El ceder aplacatorio no es inocuo. En apariencia, resulta ser —para quienes así actúan— la mejor alternativa antes que abordar una negociación a la que vivencian como intrínsecamente violenta. Sin embargo, a medida que se acumulan cederes aplacatorios, se van acumulando también resentimientos. Y estos dan nacimiento a nuevas violencias, generalmente también «invisibles». Con lo cual el ceder aplacatorio —producto de muchas violencias invisibles— se convierte a su vez en generador de violencias que aparecen disfrazadas. Un ejemplo son los reclamos de reconocimiento que hacen muchas mujeres por todas las actitudes de abnegación que fueron acumulando a lo largo de la vida con cada autopostergación. Muchos rostros de mujeres son desafortunadas evidencias de los efectos devastadores de la violencia invisible ejercida contra ellas y de la contraviolencia actuada por ellas como reacción defensiva. Rictus desolados, miradas desvitalizadas, expresiones rígidas son mucho más envejecedores que cientos de arrugas provocadas por haberse reído mucho.

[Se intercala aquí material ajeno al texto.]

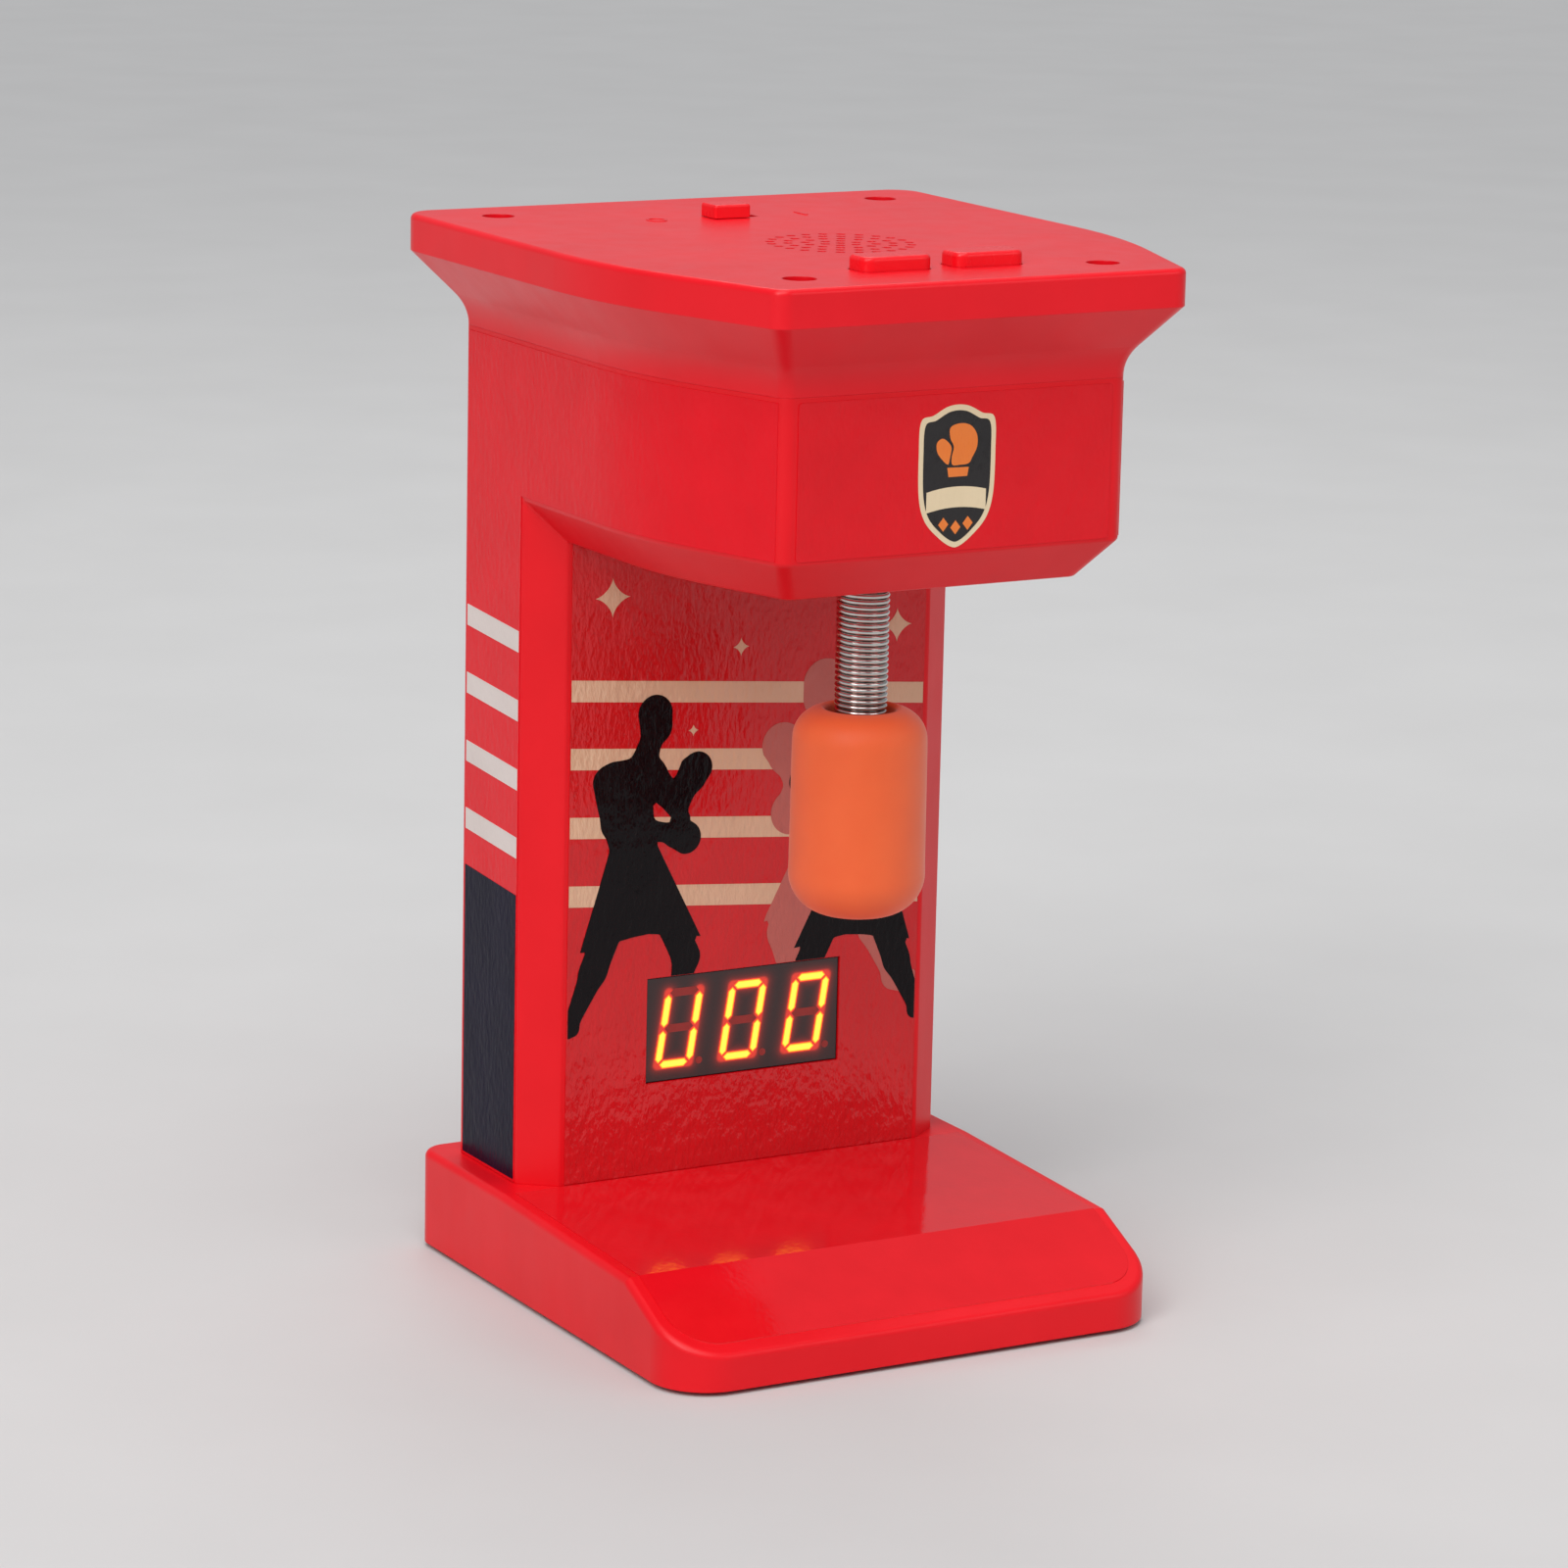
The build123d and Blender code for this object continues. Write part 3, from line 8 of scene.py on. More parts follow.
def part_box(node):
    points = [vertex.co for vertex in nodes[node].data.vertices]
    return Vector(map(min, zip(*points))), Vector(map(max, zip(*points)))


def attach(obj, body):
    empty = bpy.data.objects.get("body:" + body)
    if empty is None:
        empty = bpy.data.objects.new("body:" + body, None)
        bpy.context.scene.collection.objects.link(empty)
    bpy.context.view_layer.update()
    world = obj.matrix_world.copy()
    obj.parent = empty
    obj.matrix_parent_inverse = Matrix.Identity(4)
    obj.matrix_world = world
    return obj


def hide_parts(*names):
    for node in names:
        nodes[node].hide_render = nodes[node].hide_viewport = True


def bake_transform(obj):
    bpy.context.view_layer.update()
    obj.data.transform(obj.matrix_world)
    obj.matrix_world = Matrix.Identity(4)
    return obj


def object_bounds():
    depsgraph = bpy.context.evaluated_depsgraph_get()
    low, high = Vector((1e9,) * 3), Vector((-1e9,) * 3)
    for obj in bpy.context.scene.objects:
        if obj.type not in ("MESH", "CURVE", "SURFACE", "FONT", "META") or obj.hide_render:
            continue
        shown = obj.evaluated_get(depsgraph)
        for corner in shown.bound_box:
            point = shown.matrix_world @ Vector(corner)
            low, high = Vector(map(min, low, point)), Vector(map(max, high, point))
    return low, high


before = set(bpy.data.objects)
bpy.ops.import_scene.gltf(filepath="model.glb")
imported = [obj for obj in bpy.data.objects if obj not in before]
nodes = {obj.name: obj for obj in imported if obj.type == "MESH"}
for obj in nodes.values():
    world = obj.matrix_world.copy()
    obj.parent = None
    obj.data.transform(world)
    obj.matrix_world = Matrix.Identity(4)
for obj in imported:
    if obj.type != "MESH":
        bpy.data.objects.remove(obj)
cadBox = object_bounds()
mm = 0.001

print("frame loaded:", len(nodes), "nodes")


# Shader helpers

class Wire:
    # One output socket that takes part in sums; every operator adds a Math node.
    def __init__(self, finish, socket):
        self.finish = finish
        self.socket = socket

    def reckon(self, operation, first, second):
        return self.finish.add("Math", {"operation": operation}, {0: first, 1: second})

    def __add__(self, other):
        return self.reckon("ADD", self, other)

    __radd__ = __add__

    def __sub__(self, other):
        return self.reckon("SUBTRACT", self, other)

    def __rsub__(self, other):
        return self.reckon("SUBTRACT", other, self)

    def __mul__(self, other):
        return self.reckon("MULTIPLY", self, other)

    __rmul__ = __mul__

    def __pow__(self, other):
        return self.reckon("POWER", self, other)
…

Podríamos sintetizar diciendo que el ceder aplacatorio junto con la imposición forman parte de una conocida díada. Imponer y ceder son dos caras de una misma moneda, que tiene por eje a la violencia. Quienes imponen, ejercen violencia sobre otros porque invaden espacios ajenos, acallan opiniones y descalifican sentires. Quienes ceden, sufren la violencia ajena y, a la vez, la vuelven contra sí mismos al tolerar la autopostergación. Ambas violencias se perpetúan y se potencian con la carga de resentimientos que generan los sometimientos.